L’abstraction consiste en une émancipation totale de la forme et l’abandon définitif de la représentation du réel. L’imitation de la nature ou d’une réalité concrète n’est plus ce qui est recherchée par les artistes abstraits. La peinture alors dénuée de toute référence au réel permet de devenir le support d’une idée conceptuelle et de devenir le vecteur d’émotions et une source d’interprétations plurielles. L’abstraction se définit alors par l’absence d’élément reconnaissable et identifiable.
L’évolution des formes et des ruptures successives face à l’art classique ont amené les artistes à une épuration de la forme et l’avènement d’une peinture abstraite, dénuée de tout mimétisme. Les impressionnistes ont annoncé le triomphe de l’abstraction au 20ème siècle en abandonnant la représentation parfaite de la nature au profit de la sensation. Ainsi, les avant-gardes se sont nourris de cette épuration première et ont poussé la tendance à l’effacement de la forme et l’abandon de la représentation du réel à son paroxysme pour placer l’idée et le concept au centre de la création.

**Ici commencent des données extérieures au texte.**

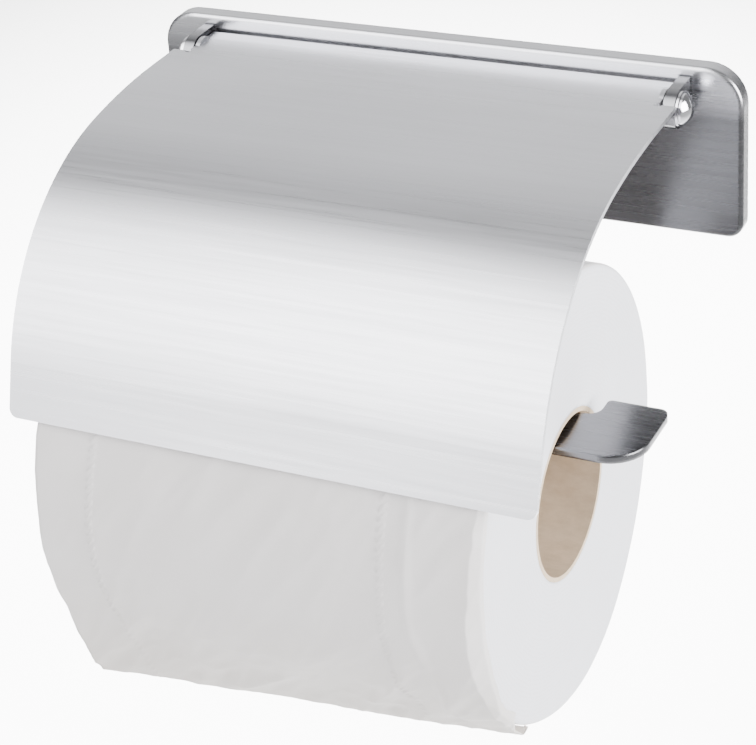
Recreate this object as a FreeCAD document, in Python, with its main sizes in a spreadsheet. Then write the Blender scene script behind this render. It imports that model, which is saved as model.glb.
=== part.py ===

Le cubisme, le futurisme et le fauvisme annoncent les prémices de l’abstraction. La forme s’efface, la ressemblance au réel s’amenuise et la lecture de l'œuvre se complexifie. Les compositions de Pablo Picasso, de Fernand Léger ou de Marcel Duchamp s’éloignent de plus en plus du réel et tendent vers une certaine abstraction.
Les historiens de l’art reconnaissent à Frantisek Kupka et Wassily Kandiksy la naissance de l’abstraction à la suite de la révolution picturale qu’ils initient. Dans son essai « Le spirituel dans l’art » datant de 1910, Kandisky énonce les fondements de l’abstraction. L’année 1912 constitue alors un tournant majeur dans l’avènement d’une abstraction et marque l’aboutissement des recherches sur la décomposition de la lumière et du mouvement.
Mais l’abstraction est un art qui émerge à la veille de la première guerre mondiale et qui va se développer pendant cette époque pour s’exprimer dans toute sa splendeur dans la décennie de 1916 à 1925. À ce moment, les avant-garde poussent l’abstraction jusqu'à son paroxysme en produisant des formes radicales et absolues dont l’expression la plus entière réside dans le monochrome. Kazimir Malevitch présente en 1918 son oeuvre Carré suprématiste : blanc sur blanc et se positionne comme la nouvelle figure de l’abstraction. Il souhaite revenir à une simplicité de la forme et se distancie drastiquement de toute représentation de la nature. Malevitch déclare alors le suprématisme comme la création absolue et proclame le carré comme la forme pure et le visage de l’art moderne. Le plan pictural devient une figure autonome mais qui, contrairement aux apparences, aucune de ces formes n’est parfaite ou rigoureusement centrale. Les recherches picturales de Kandisky et Malevitch annoncent une nouvelle ère artistique et proclament l’abstraction comme un art du dépouillement et du silence.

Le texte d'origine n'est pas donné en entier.